The 2-Channel Kondo Model: I. Review of Experimental Evidence for Its Realization in Metal Nanoconstrictions☆

Abstract Certain zero-bias anomalies (ZBAs) in the voltage, temperature and magnetic field dependence of the conductance G ( V ,  T ,  H ) of quenched Cu point contacts have previously been interpreted to be due to non-magnetic 2-channel Kondo (2CK) scattering from near-degenerate atomic two-level tunneling systems (Ralph and Buhrman, 1992; Ralph et al. , 1994) and hence to represent an experimental realization of the non-Fermi-liquid physics of the T =0 fixed point of the 2-channel Kondo model. In this, the first in a series of three papers (I, II, III) devoted to 2-channel Kondo physics, we present a comprehensive review of the quenched Cu ZBA experiments and their 2CK interpretation, including new results on ZBAs in constrictions made from Ti or from metallic glasses. We first review the evidence that the ZBAs are due to electron scattering from stuctural defects that are not static, but possess internal dynamics.

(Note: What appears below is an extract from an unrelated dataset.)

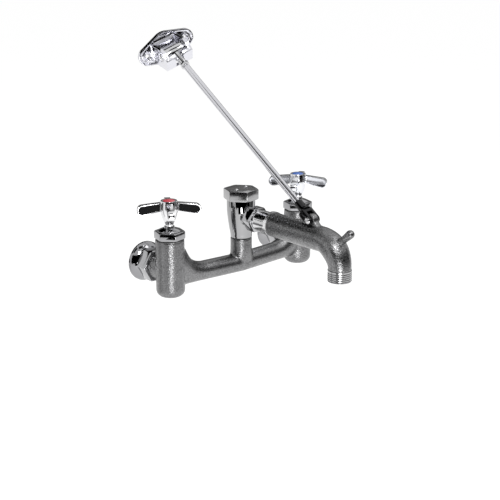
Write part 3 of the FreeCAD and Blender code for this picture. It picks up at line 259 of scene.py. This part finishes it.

In order to distinguish between several mechanisms proposed to explain the experiments, we then analyze the scaling properties of the conductance at low temperature and voltage and extract from the data a universal scaling function Γ ( v ). The theoretical calculation of the corresponding scaling function within the 2CK model is the subject of papers II and III. The main conclusion of our work is that the properties of the ZBAs, and most notably their scaling behavior, are in good agreement with the 2CK model and clearly different from several other proposed mechanisms.